Similar to the RANS temporal filter, a variable can be represented in terms of its filtered and subgrid fluctuating components as

(3.74) $\phi = \bar{\phi} + \phi'.$

For most forms of the filter function $G(\boldsymbol{x})$ , repeated applications of the grid filter to a variable do not yield the same result. In other words, $\bar{\bar{\phi}} \ne \bar{\phi}$ and therefore $\overline{\phi'} \ne 0$ , unlike with the RANS temporal averages.
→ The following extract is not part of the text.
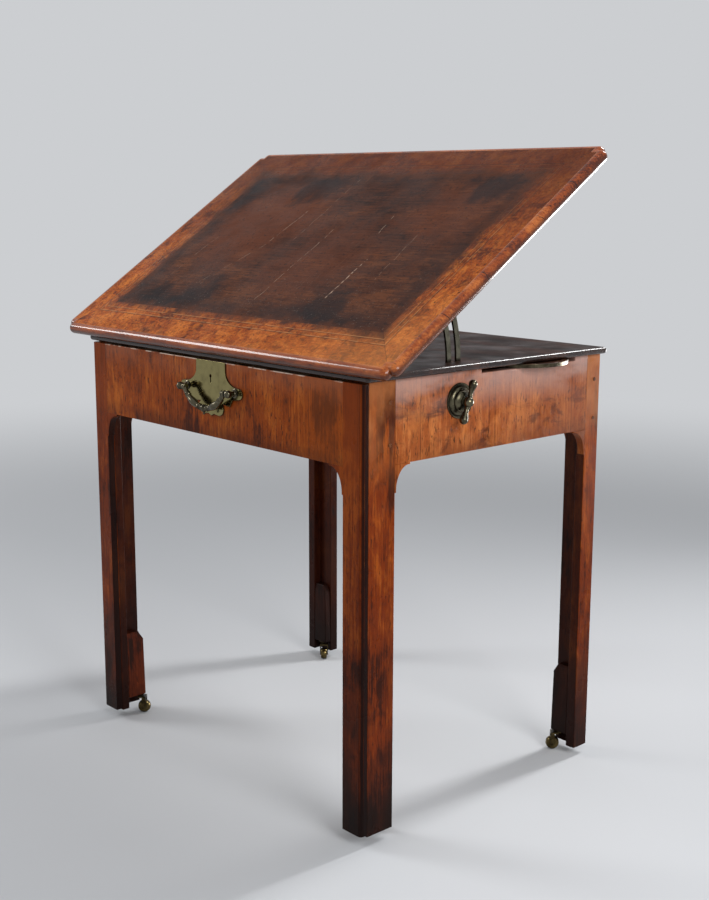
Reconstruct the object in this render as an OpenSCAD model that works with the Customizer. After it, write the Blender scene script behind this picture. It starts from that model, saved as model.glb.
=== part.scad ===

As with the RANS formulation, modeling is much simplified in the presence of large density variations if a Favre-filtered approach is used. A Favre-filtered variable $\tilde{\phi}$ is defined as

(3.75) $\tilde{\phi} \equiv \frac{ \overline{\rho\phi} }{ \bar{\rho} }$

and a variable can be decomposed in terms of its Favre-filtered and subgrid fluctuating component as

(3.76) $\phi = \tilde{\phi} + \phi''.$

Again, note that the useful identities for the Favre-filtered RANS variables do not apply, so that $\bar{\tilde{\phi}} \ne \tilde{\phi}$ and $\overline{\phi''} \ne 0$ . The Favre-filtered approach is used for all LES models in SIERRA/Fuego.